◆ GIVEN RECORDS ◆
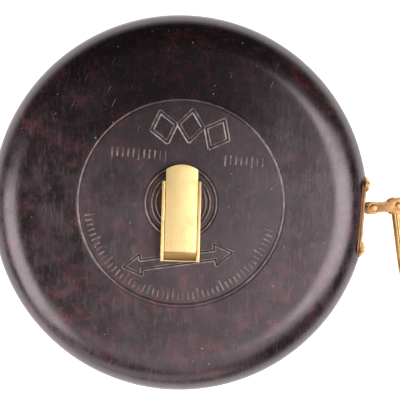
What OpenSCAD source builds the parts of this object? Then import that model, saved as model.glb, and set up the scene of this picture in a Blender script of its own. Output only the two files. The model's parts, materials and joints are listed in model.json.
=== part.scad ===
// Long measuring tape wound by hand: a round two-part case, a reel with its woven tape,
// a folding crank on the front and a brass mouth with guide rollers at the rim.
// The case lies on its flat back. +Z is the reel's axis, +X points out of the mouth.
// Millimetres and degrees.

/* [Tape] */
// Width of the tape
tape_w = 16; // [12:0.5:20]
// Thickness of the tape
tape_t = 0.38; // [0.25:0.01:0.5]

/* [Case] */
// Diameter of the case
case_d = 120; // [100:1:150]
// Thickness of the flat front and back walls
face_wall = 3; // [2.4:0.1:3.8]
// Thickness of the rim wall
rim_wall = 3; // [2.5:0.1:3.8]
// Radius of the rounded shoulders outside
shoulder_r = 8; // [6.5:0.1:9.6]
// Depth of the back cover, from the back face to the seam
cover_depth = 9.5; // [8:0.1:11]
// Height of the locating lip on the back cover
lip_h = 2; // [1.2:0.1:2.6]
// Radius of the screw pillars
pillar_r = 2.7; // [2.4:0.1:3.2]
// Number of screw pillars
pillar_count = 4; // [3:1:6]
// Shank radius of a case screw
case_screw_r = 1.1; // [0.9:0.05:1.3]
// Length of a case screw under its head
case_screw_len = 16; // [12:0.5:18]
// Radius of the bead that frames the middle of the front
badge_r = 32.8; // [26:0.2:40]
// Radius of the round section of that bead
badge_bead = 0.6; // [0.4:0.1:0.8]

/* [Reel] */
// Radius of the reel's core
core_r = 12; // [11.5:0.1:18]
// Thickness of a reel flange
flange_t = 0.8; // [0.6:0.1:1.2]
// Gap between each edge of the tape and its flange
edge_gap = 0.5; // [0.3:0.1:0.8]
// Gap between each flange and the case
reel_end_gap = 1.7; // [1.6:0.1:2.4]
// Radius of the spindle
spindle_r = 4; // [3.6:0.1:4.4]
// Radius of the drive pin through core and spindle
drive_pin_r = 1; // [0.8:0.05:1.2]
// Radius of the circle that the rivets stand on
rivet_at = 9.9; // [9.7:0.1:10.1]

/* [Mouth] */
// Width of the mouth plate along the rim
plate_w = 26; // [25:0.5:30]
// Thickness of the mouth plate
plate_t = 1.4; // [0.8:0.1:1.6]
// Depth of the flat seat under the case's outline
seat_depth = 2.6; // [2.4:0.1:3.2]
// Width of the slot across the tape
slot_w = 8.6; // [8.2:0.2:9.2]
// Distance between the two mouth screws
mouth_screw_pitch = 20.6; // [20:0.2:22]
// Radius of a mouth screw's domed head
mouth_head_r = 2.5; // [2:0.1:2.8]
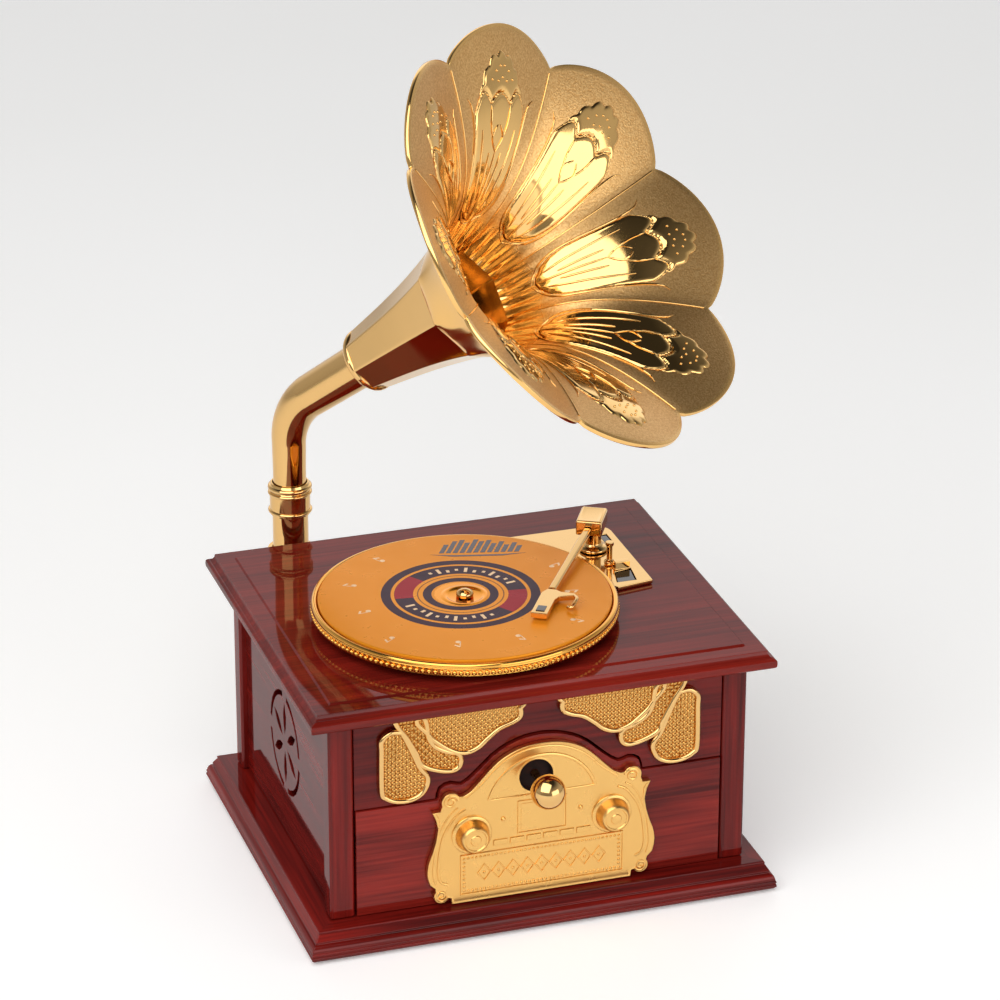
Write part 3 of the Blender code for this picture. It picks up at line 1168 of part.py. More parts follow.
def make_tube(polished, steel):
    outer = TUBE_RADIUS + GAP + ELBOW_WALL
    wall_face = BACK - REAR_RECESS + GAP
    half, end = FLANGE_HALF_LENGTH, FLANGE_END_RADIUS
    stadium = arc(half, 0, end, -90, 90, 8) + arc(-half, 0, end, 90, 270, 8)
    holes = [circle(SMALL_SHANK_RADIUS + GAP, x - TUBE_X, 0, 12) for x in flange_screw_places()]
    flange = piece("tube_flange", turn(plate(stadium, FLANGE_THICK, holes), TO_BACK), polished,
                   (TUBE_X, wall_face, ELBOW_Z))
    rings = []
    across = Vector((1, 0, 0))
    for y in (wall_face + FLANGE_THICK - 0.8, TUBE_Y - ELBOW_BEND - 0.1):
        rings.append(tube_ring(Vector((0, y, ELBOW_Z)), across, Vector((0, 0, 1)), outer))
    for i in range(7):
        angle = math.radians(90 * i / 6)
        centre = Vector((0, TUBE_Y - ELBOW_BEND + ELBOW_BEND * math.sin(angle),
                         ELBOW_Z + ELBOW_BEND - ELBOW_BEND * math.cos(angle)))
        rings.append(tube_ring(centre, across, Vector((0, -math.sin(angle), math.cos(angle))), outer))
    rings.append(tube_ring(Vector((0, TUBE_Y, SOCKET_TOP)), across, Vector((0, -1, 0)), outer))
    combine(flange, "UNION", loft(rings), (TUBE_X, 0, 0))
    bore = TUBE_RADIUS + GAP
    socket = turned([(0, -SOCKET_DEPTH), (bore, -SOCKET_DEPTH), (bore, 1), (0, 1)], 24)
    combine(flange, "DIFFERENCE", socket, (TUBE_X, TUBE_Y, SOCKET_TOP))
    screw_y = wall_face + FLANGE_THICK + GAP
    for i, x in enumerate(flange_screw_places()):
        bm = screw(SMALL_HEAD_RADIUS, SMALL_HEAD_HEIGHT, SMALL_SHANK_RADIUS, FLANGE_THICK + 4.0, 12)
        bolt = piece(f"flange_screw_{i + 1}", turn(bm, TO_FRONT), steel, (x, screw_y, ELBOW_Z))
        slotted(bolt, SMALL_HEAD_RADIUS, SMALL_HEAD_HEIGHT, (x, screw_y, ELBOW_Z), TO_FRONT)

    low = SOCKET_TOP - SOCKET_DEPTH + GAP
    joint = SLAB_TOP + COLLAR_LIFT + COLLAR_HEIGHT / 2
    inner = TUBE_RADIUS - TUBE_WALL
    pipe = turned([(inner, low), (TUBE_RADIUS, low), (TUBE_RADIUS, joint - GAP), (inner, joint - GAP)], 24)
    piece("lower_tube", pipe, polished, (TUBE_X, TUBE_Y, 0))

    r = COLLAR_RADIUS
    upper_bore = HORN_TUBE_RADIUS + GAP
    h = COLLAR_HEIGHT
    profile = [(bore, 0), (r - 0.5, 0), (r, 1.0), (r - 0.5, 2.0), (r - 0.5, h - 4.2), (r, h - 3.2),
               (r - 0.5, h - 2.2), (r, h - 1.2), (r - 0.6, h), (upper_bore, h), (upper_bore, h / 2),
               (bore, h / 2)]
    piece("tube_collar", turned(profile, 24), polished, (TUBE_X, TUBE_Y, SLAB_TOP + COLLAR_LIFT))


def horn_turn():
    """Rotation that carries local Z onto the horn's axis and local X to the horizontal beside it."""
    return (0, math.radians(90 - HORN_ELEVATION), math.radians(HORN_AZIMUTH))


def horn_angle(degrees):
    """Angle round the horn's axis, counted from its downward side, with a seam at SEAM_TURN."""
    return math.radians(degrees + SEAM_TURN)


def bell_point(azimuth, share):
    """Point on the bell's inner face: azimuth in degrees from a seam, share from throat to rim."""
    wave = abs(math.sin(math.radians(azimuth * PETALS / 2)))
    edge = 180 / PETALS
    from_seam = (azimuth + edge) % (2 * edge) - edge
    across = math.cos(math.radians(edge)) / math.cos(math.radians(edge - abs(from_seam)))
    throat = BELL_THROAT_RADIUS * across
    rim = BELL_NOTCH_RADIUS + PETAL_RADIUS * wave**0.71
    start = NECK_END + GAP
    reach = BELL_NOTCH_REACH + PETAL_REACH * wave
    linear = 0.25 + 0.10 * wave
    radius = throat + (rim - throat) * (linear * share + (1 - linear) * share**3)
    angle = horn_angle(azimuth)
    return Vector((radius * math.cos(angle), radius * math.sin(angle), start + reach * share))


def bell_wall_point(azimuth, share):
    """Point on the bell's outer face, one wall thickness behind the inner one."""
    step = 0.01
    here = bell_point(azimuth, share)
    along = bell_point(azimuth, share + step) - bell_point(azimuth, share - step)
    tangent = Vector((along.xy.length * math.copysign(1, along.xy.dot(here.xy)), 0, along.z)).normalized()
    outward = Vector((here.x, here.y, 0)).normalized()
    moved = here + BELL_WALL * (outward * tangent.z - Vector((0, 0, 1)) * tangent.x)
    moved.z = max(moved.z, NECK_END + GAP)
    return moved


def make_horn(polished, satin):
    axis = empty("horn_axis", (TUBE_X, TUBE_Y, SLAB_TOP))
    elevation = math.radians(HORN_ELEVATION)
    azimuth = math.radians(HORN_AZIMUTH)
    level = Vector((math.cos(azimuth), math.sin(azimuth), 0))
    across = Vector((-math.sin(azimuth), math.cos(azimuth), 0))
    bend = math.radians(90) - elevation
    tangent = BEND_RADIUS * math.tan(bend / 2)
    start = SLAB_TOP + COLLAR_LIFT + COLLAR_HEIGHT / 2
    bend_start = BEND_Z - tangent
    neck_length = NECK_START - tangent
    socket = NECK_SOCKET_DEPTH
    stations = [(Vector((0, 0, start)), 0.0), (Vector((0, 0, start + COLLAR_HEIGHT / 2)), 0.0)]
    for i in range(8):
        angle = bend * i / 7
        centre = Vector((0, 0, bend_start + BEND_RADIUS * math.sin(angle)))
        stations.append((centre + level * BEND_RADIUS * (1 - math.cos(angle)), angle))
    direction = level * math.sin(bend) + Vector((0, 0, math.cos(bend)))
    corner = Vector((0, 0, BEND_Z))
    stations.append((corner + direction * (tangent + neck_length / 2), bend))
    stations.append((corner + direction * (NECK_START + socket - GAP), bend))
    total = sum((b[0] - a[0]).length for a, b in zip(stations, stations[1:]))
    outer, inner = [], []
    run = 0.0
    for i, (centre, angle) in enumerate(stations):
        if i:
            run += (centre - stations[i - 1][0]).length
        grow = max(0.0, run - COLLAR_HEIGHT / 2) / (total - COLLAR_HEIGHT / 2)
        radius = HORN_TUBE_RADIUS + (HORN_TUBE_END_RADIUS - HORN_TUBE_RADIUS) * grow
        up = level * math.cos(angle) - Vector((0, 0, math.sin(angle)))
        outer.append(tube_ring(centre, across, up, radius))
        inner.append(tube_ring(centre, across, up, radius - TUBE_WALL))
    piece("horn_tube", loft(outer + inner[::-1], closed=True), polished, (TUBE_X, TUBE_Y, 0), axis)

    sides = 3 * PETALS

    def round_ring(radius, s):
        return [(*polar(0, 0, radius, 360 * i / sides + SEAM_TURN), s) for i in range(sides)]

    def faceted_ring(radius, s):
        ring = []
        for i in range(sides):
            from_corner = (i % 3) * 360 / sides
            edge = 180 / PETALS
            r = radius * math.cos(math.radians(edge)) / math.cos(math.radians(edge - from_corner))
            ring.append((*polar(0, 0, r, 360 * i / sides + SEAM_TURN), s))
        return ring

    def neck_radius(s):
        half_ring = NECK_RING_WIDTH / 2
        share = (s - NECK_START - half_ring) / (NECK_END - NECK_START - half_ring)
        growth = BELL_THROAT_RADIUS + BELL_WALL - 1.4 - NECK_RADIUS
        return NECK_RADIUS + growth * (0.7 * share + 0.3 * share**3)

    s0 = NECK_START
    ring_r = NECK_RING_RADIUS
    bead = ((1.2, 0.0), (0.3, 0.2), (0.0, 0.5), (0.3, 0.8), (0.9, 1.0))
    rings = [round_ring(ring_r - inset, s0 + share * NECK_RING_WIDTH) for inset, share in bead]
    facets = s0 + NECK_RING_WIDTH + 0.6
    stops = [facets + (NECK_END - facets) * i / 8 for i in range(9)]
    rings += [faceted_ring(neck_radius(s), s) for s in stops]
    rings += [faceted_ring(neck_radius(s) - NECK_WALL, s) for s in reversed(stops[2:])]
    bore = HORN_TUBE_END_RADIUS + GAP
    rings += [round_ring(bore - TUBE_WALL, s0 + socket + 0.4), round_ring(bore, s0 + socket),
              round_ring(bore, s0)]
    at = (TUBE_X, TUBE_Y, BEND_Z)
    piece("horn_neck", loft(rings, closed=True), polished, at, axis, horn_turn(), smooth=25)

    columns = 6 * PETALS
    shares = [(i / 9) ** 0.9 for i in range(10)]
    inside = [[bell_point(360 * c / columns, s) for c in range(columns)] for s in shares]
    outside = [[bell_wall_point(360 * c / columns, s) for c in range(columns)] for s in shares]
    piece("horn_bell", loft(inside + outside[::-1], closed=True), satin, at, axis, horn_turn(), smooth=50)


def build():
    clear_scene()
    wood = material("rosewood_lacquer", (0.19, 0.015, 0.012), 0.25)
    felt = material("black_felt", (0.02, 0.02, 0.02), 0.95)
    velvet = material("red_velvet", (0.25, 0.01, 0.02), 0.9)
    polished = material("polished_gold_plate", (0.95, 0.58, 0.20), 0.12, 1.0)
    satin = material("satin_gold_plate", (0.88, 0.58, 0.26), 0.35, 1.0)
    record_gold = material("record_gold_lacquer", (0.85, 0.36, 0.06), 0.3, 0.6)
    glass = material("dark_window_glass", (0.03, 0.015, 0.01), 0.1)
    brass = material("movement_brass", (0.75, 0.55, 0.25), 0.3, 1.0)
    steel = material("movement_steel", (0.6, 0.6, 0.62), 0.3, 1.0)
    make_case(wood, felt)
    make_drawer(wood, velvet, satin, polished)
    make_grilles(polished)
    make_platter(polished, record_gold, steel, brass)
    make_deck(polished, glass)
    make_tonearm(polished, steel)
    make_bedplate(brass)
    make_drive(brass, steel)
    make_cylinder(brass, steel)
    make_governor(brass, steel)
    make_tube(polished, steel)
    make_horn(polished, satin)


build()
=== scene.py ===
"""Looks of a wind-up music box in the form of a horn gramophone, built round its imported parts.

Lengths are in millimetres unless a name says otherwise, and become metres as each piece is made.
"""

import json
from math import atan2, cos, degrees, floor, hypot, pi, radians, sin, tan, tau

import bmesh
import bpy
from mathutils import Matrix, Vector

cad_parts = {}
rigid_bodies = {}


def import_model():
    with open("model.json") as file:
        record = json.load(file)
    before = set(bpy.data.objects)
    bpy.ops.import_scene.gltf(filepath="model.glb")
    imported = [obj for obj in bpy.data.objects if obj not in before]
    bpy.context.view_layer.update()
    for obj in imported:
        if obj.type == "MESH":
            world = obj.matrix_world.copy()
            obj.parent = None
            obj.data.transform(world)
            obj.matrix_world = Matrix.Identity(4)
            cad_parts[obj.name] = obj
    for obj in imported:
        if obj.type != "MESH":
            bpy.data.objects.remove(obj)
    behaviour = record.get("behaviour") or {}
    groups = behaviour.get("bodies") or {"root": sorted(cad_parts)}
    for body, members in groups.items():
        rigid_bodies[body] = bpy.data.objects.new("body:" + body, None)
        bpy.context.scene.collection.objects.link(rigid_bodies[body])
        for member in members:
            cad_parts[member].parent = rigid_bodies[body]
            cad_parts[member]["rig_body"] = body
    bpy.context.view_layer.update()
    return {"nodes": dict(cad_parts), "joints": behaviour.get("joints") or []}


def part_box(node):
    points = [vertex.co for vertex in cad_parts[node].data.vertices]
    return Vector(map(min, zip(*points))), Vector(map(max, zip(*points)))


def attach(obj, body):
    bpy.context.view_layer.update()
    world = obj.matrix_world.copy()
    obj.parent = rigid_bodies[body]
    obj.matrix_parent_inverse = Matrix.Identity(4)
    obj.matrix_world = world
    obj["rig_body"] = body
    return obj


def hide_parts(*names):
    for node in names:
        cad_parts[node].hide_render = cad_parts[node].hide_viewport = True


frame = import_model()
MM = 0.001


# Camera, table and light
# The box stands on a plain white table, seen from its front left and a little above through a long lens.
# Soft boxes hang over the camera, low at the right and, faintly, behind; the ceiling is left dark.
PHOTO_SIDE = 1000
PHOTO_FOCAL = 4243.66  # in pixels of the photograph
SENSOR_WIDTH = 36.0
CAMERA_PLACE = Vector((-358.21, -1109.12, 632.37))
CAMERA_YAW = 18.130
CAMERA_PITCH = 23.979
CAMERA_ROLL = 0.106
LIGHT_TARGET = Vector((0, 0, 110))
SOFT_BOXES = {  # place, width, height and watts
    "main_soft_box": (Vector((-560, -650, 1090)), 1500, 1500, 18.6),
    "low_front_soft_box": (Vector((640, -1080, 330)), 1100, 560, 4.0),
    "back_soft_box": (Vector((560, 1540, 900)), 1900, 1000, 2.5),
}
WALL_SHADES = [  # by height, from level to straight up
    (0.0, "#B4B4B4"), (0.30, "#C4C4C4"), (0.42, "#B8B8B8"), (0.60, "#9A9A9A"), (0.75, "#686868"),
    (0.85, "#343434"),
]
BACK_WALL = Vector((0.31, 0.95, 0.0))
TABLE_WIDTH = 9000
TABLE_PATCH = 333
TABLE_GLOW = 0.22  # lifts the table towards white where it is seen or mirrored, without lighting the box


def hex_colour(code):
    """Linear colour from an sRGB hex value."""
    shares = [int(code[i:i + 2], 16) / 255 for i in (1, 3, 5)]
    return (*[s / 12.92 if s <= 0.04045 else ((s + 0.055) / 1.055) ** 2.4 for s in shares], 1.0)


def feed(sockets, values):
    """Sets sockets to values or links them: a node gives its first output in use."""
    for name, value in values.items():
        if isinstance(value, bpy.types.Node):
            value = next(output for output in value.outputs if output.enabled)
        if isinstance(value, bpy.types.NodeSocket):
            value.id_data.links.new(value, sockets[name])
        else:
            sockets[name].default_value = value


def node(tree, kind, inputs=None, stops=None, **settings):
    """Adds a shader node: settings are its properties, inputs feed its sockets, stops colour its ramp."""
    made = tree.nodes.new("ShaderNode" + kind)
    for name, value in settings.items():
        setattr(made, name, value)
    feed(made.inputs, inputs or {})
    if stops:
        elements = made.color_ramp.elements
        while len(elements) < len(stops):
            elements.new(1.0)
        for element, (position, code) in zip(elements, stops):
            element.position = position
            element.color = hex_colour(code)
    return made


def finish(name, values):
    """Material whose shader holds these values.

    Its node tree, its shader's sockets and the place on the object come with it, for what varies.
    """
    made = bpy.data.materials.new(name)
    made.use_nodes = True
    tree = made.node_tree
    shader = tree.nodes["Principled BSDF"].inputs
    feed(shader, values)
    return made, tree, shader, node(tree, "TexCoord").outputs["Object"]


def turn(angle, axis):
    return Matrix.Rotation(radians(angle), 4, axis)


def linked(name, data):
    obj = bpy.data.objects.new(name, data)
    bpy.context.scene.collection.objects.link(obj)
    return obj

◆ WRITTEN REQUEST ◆
Write out the listing's lines exactly, from its first line through the line that contains "badge_bead = 0.6; // [0.4:0.1:0.8]", and stop there.

◆ WORKED ANSWER ◆
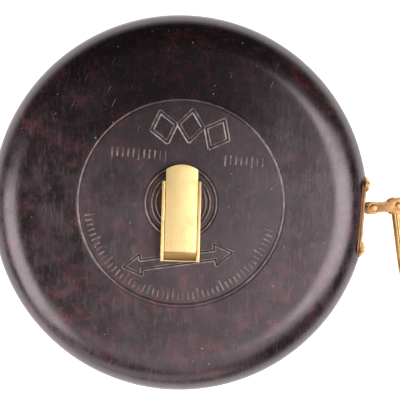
What OpenSCAD source builds the parts of this object? Then import that model, saved as model.glb, and set up the scene of this picture in a Blender script of its own. Output only the two files. The model's parts, materials and joints are listed in model.json.
=== part.scad ===
// Long measuring tape wound by hand: a round two-part case, a reel with its woven tape,
// a folding crank on the front and a brass mouth with guide rollers at the rim.
// The case lies on its flat back. +Z is the reel's axis, +X points out of the mouth.
// Millimetres and degrees.

/* [Tape] */
// Width of the tape
tape_w = 16; // [12:0.5:20]
// Thickness of the tape
tape_t = 0.38; // [0.25:0.01:0.5]

/* [Case] */
// Diameter of the case
case_d = 120; // [100:1:150]
// Thickness of the flat front and back walls
face_wall = 3; // [2.4:0.1:3.8]
// Thickness of the rim wall
rim_wall = 3; // [2.5:0.1:3.8]
// Radius of the rounded shoulders outside
shoulder_r = 8; // [6.5:0.1:9.6]
// Depth of the back cover, from the back face to the seam
cover_depth = 9.5; // [8:0.1:11]
// Height of the locating lip on the back cover
lip_h = 2; // [1.2:0.1:2.6]
// Radius of the screw pillars
pillar_r = 2.7; // [2.4:0.1:3.2]
// Number of screw pillars
pillar_count = 4; // [3:1:6]
// Shank radius of a case screw
case_screw_r = 1.1; // [0.9:0.05:1.3]
// Length of a case screw under its head
case_screw_len = 16; // [12:0.5:18]
// Radius of the bead that frames the middle of the front
badge_r = 32.8; // [26:0.2:40]
// Radius of the round section of that bead
badge_bead = 0.6; // [0.4:0.1:0.8]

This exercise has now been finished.